While several states and many corporations recognize same sex unions and grant rights and privileges to same sex partners, this is clearly a policy of separate but equal. If civil unions are to be recognized as an equivalent to marriage, and if same sex partners are to be afforded the same or similar privileges as different sex partners, why are they legislated in separate manners? It is likely that within the next five years the Supreme Court will issue its opinion that the separate but equal rights afforded to same sex couples are in violation of the Equal Protection Clause of the Fourteenth Amendment.
The affect such a ruling will have on myself, personally, as well as society as a whole will be interesting. The acceptance of such a change in how marriage is defined will not occur instantaneously. Instead, similar to the length of time full school desegregation needed to occur, the shifting of public opinion will be a slow and tedious task. Even among those fervently lobbying for change, the realization that change has occurred will dawn slowly. And like school desegregation, the legalization of same sex marriage will not be without stumbling blocks and issues.

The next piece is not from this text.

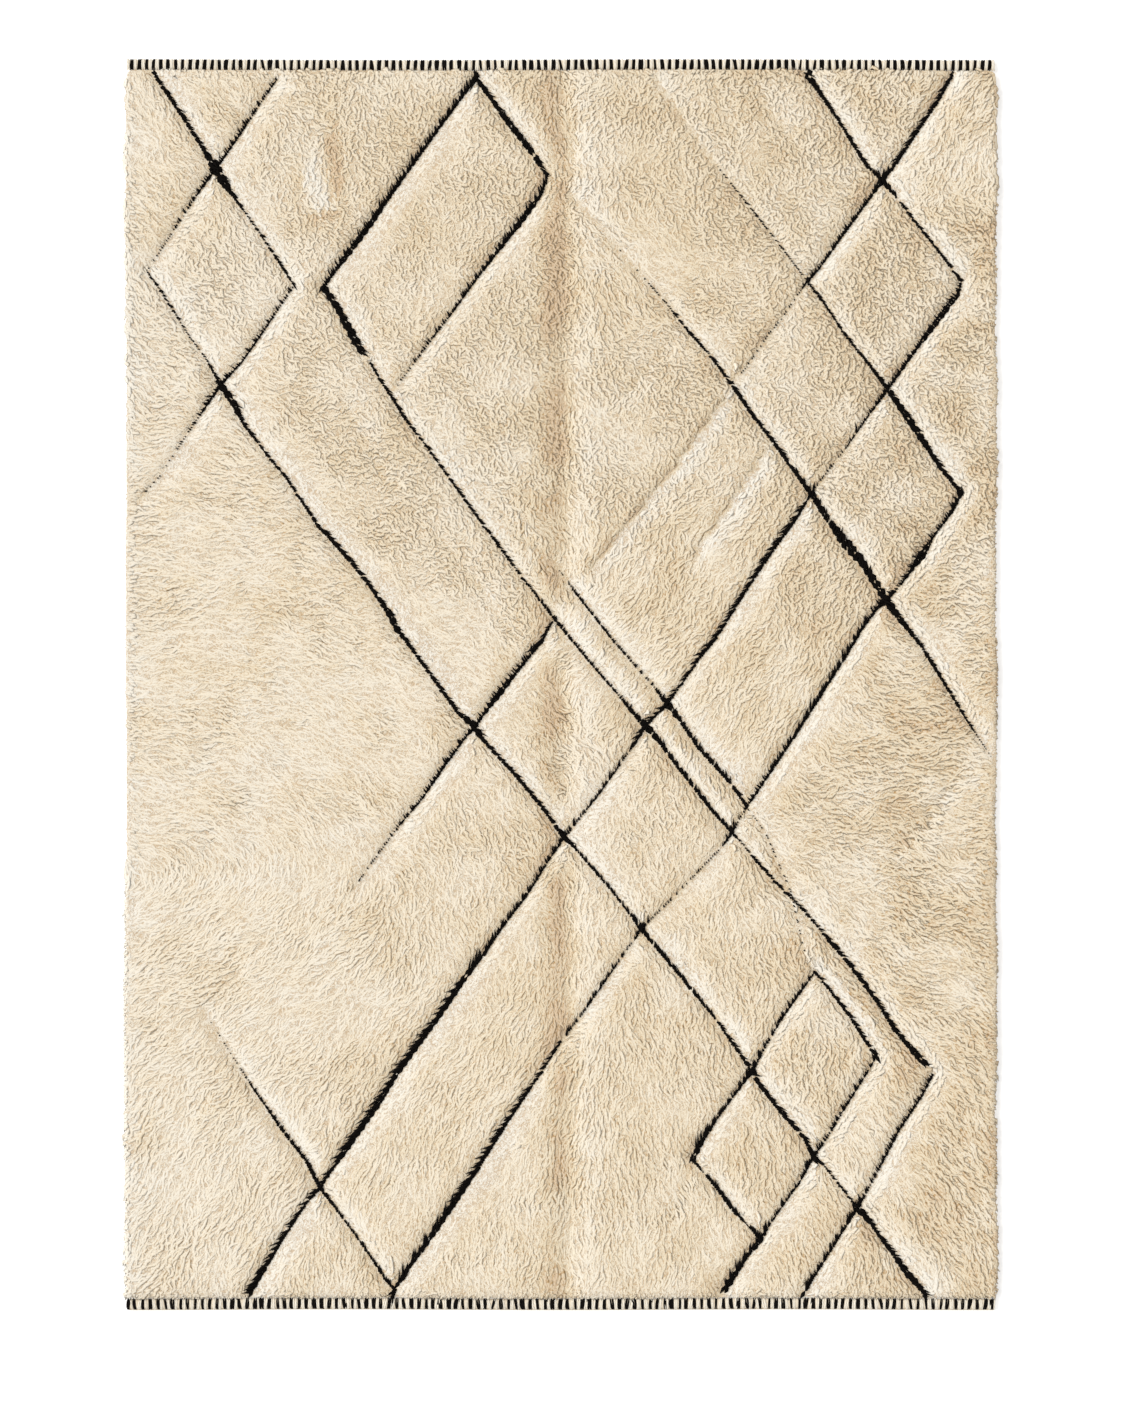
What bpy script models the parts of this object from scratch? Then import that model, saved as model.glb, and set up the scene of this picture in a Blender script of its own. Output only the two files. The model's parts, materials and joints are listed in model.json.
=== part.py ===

The overriding legacy left by our generation, however, will be profound. Again, the similarity to the ending of school segregation is applicable. When we look back on Brown v. Board of Education, the decision seems momentous and courageous and having occurred at exactly the appropriate time. Perhaps sixty years in the future, a new generation will look back upon the Supreme Court of the early twenty-first century and come to the same realization and understanding of the legalization of same sex marriage.